Scripts that build objects →
----
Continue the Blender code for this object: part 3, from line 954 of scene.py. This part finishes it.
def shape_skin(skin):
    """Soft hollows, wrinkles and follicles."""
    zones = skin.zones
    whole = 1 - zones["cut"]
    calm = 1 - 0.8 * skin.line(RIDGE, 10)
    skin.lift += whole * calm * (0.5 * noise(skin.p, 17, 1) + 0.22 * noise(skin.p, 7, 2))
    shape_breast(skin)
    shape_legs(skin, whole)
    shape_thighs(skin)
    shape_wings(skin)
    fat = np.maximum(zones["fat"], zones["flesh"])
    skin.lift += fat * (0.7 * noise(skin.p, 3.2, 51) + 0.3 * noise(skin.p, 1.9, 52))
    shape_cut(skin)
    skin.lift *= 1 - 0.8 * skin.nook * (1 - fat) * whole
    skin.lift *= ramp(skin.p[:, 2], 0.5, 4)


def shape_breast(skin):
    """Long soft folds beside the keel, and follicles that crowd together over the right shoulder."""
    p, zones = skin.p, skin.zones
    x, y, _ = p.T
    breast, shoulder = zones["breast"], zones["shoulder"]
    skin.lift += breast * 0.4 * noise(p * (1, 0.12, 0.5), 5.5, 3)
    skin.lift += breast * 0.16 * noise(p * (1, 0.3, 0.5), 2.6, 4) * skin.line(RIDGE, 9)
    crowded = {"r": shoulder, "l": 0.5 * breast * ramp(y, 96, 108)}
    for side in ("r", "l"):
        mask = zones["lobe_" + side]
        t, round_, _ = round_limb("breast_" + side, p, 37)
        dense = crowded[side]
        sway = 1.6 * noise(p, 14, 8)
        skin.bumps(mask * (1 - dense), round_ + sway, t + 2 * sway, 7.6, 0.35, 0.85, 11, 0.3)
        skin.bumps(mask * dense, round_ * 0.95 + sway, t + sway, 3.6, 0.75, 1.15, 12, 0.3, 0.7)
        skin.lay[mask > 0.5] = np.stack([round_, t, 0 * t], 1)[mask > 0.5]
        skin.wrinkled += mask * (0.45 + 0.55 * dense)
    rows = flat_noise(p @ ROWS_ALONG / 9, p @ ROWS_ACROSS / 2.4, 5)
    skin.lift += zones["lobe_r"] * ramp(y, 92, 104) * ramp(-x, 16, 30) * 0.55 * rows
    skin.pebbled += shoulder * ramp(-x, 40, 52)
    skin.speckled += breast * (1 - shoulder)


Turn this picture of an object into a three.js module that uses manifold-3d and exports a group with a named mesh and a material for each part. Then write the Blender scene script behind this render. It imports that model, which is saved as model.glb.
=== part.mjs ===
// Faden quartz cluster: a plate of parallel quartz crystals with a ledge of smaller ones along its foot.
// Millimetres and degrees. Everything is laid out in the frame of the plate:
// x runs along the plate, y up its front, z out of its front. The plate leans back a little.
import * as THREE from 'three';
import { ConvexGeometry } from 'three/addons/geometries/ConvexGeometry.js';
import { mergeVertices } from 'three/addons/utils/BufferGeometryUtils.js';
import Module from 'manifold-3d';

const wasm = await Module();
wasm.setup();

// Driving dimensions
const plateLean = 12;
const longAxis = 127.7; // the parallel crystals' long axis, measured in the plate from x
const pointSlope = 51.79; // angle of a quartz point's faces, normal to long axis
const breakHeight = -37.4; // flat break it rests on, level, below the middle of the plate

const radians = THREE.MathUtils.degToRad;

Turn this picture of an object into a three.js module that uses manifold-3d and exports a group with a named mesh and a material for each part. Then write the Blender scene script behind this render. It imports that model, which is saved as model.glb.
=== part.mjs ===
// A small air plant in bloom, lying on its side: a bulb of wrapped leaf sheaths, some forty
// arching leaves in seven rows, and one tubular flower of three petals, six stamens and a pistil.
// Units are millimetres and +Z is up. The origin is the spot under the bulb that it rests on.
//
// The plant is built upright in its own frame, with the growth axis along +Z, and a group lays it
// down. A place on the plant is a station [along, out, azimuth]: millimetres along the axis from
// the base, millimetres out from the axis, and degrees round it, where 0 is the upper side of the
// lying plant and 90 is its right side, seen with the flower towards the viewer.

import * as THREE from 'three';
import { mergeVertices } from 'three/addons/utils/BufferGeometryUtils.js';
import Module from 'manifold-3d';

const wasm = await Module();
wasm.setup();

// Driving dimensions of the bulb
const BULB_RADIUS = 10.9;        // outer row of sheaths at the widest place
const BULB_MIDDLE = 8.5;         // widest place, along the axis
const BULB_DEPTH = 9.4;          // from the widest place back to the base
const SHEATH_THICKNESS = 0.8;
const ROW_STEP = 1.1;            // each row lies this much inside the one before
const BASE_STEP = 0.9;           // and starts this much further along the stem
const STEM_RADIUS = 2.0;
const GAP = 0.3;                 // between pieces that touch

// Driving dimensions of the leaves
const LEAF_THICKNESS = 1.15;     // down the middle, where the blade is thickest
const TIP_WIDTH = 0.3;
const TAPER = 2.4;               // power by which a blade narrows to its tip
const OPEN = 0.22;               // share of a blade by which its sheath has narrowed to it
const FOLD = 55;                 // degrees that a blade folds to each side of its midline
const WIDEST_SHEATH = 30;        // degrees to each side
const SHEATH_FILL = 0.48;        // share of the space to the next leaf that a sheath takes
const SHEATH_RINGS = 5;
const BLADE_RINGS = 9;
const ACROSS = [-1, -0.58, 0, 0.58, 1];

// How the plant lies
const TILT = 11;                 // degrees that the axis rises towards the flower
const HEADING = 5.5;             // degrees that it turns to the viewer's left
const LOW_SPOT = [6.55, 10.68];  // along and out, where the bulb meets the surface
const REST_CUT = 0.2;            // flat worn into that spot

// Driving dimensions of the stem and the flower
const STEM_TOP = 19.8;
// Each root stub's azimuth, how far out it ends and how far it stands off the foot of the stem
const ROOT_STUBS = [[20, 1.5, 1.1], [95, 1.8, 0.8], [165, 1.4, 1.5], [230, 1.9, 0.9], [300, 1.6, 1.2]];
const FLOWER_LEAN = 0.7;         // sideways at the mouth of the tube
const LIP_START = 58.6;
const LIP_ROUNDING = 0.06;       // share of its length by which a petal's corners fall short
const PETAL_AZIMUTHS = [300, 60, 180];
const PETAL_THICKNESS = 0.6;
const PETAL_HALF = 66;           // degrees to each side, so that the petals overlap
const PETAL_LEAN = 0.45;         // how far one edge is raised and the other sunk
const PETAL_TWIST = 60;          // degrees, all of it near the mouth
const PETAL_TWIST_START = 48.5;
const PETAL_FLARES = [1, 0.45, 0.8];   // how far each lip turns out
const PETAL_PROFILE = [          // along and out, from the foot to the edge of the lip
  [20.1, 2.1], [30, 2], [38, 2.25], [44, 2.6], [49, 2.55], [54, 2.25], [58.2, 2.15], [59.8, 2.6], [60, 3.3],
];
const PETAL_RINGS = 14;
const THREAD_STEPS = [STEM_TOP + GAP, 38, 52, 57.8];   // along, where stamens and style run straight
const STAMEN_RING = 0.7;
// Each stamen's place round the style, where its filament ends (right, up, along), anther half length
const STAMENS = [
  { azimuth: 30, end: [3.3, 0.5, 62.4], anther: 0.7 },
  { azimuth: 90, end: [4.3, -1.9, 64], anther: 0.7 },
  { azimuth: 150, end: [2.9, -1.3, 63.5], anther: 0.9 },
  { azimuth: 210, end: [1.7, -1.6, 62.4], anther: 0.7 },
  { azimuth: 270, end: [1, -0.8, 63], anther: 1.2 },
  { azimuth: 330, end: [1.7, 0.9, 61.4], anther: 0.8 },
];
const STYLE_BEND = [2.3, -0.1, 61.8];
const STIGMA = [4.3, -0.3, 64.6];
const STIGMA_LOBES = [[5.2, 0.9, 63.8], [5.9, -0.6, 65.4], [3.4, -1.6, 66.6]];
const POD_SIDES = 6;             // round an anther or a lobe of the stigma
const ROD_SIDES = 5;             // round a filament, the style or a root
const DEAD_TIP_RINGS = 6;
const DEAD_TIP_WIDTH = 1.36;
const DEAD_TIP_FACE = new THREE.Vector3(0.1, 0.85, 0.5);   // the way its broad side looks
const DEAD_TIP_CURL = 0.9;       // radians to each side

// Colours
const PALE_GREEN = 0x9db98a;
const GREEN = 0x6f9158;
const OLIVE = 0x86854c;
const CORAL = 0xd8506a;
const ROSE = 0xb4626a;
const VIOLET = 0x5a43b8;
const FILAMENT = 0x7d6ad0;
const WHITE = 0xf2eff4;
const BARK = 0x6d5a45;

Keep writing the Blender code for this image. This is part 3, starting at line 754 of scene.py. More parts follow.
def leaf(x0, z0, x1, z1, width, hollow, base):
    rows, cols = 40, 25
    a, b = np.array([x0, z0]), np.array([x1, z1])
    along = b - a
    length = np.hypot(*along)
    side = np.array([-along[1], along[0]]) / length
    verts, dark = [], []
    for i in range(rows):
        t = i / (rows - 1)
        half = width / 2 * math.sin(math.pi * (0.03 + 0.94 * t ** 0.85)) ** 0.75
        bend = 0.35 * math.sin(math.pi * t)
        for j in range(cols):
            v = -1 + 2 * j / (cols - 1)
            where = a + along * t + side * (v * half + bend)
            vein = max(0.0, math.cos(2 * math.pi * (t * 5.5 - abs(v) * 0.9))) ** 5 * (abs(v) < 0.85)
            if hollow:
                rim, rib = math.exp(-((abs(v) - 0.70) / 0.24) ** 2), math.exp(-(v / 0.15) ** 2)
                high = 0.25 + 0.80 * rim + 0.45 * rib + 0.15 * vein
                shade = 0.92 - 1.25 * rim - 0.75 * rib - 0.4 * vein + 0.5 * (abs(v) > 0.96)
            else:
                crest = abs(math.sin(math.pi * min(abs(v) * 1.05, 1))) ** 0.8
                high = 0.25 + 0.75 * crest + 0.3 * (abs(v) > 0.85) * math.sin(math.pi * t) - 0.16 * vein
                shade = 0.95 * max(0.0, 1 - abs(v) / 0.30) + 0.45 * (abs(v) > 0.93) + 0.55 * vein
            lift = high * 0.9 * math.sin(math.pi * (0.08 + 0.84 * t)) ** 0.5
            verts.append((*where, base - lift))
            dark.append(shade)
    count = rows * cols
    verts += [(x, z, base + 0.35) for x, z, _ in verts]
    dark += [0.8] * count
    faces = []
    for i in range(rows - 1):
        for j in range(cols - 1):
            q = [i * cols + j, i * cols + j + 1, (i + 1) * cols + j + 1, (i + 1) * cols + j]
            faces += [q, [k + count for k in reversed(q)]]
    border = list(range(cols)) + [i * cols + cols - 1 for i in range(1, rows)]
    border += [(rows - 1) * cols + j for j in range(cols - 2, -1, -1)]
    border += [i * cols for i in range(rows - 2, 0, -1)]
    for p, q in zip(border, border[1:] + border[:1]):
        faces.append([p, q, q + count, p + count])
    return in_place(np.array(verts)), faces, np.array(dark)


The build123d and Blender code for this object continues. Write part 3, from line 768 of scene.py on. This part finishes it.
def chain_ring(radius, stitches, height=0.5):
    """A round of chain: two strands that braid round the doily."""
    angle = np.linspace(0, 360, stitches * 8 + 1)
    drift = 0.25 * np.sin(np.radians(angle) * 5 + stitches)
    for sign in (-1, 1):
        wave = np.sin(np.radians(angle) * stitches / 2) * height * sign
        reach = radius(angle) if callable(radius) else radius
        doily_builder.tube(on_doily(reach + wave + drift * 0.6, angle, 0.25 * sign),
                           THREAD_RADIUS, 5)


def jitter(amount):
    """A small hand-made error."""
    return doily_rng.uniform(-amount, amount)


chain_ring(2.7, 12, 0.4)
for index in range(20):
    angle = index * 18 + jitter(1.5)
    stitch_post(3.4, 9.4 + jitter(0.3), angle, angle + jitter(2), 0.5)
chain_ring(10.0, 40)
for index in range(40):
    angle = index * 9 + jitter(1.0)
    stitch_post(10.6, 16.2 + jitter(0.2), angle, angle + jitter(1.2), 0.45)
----
INSTRUCTION →
Write out a verbatim copy of the data, beginning with its first line and ending with the line that contains "skin.lift *= ramp(skin.p[:, 2], 0.5, 4)".

RESULT →
Continue the Blender code for this object: part 3, from line 954 of scene.py. This part finishes it.
def shape_skin(skin):
    """Soft hollows, wrinkles and follicles."""
    zones = skin.zones
    whole = 1 - zones["cut"]
    calm = 1 - 0.8 * skin.line(RIDGE, 10)
    skin.lift += whole * calm * (0.5 * noise(skin.p, 17, 1) + 0.22 * noise(skin.p, 7, 2))
    shape_breast(skin)
    shape_legs(skin, whole)
    shape_thighs(skin)
    shape_wings(skin)
    fat = np.maximum(zones["fat"], zones["flesh"])
    skin.lift += fat * (0.7 * noise(skin.p, 3.2, 51) + 0.3 * noise(skin.p, 1.9, 52))
    shape_cut(skin)
    skin.lift *= 1 - 0.8 * skin.nook * (1 - fat) * whole
    skin.lift *= ramp(skin.p[:, 2], 0.5, 4)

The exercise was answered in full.